◆ **Material**:
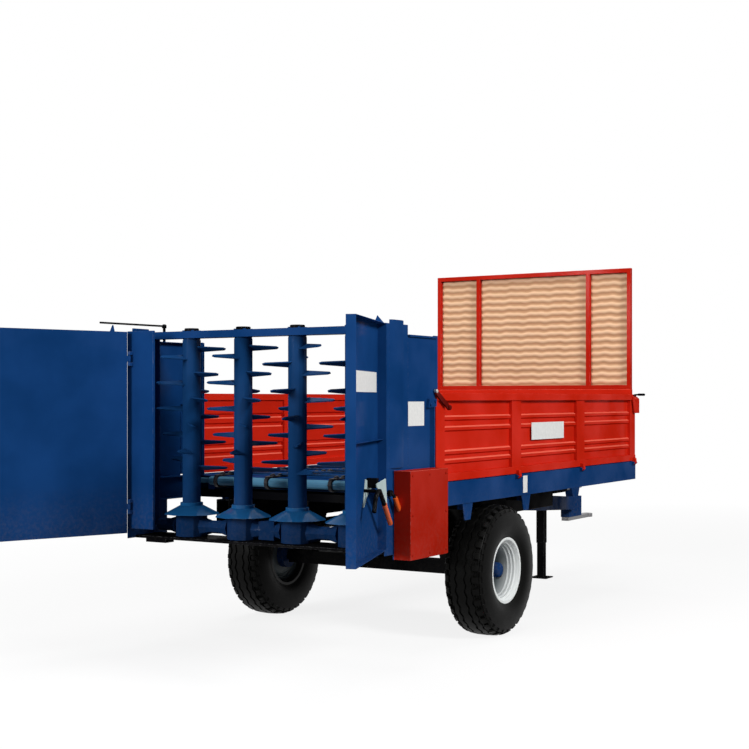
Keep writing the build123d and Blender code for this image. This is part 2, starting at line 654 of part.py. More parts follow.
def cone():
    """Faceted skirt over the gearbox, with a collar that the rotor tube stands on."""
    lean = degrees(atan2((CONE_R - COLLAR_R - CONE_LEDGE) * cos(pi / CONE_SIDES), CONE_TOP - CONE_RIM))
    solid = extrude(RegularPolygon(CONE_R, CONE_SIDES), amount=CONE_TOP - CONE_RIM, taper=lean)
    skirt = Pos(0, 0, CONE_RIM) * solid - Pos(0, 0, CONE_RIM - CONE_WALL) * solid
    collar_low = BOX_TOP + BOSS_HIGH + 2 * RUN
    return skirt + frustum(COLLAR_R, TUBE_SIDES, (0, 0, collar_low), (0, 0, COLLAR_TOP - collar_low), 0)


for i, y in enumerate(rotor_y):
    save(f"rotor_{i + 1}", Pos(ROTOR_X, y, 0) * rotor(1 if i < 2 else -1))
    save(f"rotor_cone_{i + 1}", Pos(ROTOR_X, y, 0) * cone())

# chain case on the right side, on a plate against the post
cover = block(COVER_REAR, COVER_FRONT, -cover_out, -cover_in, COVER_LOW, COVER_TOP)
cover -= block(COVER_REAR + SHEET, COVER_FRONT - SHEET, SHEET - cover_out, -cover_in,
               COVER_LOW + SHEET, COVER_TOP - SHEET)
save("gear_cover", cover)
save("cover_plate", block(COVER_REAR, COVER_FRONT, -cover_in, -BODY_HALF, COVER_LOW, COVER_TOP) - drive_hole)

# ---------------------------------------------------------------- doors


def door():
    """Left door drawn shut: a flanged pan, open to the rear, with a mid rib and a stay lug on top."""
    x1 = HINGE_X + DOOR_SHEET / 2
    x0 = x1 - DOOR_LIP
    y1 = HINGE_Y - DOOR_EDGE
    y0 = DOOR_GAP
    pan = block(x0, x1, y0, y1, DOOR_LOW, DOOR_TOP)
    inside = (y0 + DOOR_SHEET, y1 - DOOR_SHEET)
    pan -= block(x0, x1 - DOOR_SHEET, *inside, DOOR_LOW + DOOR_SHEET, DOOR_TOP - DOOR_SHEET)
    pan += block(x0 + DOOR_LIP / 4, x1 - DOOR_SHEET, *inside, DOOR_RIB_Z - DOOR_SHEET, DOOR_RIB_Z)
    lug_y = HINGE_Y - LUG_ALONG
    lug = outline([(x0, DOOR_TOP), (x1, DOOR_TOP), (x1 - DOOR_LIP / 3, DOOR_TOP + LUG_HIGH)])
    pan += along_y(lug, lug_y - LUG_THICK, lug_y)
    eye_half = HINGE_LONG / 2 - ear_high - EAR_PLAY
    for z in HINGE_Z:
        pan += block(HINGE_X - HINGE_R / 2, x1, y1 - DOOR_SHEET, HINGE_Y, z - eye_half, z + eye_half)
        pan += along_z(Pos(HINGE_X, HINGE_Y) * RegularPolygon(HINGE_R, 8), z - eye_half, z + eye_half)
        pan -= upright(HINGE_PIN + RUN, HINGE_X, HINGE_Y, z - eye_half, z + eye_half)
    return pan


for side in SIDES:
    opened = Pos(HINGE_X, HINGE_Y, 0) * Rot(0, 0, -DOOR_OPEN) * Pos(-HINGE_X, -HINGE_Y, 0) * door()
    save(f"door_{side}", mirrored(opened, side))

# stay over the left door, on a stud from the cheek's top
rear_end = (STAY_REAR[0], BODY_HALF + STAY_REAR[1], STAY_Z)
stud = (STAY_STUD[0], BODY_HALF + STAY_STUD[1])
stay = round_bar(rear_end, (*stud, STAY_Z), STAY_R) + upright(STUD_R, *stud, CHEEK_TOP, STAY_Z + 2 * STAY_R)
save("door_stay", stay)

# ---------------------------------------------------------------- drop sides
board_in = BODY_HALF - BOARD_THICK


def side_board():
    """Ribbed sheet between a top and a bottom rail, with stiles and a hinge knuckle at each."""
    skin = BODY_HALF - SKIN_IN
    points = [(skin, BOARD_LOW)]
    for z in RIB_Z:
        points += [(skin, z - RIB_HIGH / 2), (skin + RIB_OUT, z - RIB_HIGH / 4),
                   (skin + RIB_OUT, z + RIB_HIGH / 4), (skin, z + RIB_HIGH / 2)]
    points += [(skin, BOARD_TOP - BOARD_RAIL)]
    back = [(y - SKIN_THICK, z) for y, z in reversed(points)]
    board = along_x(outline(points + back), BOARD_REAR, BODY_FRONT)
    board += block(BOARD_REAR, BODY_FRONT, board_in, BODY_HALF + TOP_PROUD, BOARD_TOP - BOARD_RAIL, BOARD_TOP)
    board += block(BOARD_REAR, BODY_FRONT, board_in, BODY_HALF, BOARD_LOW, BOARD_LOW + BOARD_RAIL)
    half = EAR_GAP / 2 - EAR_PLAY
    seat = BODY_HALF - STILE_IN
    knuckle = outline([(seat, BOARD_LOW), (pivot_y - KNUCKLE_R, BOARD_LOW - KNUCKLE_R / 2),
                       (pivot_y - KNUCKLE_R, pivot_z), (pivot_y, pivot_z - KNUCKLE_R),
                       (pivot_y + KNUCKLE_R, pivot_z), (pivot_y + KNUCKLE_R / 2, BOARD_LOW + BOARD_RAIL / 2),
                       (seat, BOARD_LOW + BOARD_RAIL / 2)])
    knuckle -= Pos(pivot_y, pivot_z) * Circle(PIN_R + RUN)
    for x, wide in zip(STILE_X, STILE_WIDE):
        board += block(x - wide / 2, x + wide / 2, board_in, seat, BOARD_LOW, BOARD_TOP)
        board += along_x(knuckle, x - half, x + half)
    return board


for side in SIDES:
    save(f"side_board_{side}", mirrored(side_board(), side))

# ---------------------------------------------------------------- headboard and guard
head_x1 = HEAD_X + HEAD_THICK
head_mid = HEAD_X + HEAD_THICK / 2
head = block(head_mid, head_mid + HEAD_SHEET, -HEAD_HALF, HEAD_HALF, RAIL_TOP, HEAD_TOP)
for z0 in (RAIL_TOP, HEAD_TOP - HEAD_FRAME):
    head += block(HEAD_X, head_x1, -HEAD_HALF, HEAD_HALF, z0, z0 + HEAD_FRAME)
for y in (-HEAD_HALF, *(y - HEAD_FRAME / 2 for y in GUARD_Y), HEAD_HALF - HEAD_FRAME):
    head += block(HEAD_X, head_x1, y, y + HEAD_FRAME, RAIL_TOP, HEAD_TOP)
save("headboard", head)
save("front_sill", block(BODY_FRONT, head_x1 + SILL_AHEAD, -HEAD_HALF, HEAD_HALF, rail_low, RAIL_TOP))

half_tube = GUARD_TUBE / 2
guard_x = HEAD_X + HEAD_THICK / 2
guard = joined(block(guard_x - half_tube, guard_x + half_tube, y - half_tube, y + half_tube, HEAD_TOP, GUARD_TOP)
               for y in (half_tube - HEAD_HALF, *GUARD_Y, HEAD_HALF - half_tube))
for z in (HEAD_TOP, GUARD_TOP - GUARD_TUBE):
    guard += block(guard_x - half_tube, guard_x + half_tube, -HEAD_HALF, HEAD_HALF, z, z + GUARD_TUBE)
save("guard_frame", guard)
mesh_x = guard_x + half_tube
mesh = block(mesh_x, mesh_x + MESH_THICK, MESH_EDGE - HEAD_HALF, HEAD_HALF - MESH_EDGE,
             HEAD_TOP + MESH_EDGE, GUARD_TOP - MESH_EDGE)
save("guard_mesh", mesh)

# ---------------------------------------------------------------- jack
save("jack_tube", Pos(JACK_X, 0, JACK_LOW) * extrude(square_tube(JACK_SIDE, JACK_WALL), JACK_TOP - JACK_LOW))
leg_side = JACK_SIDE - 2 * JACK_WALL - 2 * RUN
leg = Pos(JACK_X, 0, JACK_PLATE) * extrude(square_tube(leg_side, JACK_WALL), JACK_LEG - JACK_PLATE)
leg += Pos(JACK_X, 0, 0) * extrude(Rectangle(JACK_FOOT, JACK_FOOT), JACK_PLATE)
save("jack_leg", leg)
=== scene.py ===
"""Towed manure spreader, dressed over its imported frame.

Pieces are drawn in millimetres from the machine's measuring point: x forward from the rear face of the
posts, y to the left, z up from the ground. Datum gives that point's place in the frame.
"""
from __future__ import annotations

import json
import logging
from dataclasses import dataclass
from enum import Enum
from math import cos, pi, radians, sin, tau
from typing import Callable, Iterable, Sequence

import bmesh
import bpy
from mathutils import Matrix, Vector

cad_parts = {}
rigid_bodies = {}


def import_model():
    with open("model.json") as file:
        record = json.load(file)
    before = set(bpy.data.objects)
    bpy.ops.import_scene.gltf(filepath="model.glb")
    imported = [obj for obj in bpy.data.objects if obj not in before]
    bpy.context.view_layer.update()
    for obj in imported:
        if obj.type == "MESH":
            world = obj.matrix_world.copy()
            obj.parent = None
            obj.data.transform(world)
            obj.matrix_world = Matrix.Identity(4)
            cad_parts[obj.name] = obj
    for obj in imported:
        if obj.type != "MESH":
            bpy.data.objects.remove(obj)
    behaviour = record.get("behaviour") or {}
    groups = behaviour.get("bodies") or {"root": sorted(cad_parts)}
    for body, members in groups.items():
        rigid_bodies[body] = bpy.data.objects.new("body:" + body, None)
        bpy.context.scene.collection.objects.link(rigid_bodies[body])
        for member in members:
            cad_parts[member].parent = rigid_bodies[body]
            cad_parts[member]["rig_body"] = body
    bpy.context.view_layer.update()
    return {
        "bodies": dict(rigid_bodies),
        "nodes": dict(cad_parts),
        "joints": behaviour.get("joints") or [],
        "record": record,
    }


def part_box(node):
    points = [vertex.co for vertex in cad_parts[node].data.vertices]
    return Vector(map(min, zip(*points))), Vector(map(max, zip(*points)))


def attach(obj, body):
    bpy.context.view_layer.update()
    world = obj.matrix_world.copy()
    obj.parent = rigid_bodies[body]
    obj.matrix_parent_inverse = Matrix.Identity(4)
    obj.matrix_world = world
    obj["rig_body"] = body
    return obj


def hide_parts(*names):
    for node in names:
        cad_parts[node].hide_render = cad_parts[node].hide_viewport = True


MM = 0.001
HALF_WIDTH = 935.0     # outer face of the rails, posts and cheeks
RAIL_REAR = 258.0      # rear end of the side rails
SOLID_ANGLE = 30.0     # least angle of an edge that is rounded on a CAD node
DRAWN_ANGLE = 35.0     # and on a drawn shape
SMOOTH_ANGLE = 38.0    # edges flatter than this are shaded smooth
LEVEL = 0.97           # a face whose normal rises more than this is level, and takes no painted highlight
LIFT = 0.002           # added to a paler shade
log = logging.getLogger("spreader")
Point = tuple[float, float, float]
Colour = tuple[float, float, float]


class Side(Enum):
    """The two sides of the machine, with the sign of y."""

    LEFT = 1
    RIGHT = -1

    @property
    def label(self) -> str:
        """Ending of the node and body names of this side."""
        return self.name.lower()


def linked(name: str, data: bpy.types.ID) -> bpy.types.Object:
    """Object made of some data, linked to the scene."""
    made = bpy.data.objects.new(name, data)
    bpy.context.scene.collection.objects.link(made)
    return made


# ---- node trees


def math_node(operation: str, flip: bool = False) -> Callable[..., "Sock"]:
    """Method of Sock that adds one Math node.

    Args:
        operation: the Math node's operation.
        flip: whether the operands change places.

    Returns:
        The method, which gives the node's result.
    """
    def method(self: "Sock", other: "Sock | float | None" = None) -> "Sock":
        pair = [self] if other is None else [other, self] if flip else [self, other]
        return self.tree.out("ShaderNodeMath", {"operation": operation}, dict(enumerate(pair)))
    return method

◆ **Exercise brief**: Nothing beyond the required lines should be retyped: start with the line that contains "record = json.load(file)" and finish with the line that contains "cad_parts[node].hide_render = cad_parts[node].hide_viewport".

◆ **Task result**:
        record = json.load(file)
    before = set(bpy.data.objects)
    bpy.ops.import_scene.gltf(filepath="model.glb")
    imported = [obj for obj in bpy.data.objects if obj not in before]
    bpy.context.view_layer.update()
    for obj in imported:
        if obj.type == "MESH":
            world = obj.matrix_world.copy()
            obj.parent = None
            obj.data.transform(world)
            obj.matrix_world = Matrix.Identity(4)
            cad_parts[obj.name] = obj
    for obj in imported:
        if obj.type != "MESH":
            bpy.data.objects.remove(obj)
    behaviour = record.get("behaviour") or {}
    groups = behaviour.get("bodies") or {"root": sorted(cad_parts)}
    for body, members in groups.items():
        rigid_bodies[body] = bpy.data.objects.new("body:" + body, None)
        bpy.context.scene.collection.objects.link(rigid_bodies[body])
        for member in members:
            cad_parts[member].parent = rigid_bodies[body]
            cad_parts[member]["rig_body"] = body
    bpy.context.view_layer.update()
    return {
        "bodies": dict(rigid_bodies),
        "nodes": dict(cad_parts),
        "joints": behaviour.get("joints") or [],
        "record": record,
    }


def part_box(node):
    points = [vertex.co for vertex in cad_parts[node].data.vertices]
    return Vector(map(min, zip(*points))), Vector(map(max, zip(*points)))


def attach(obj, body):
    bpy.context.view_layer.update()
    world = obj.matrix_world.copy()
    obj.parent = rigid_bodies[body]
    obj.matrix_parent_inverse = Matrix.Identity(4)
    obj.matrix_world = world
    obj["rig_body"] = body
    return obj


def hide_parts(*names):
    for node in names:
        cad_parts[node].hide_render = cad_parts[node].hide_viewport = True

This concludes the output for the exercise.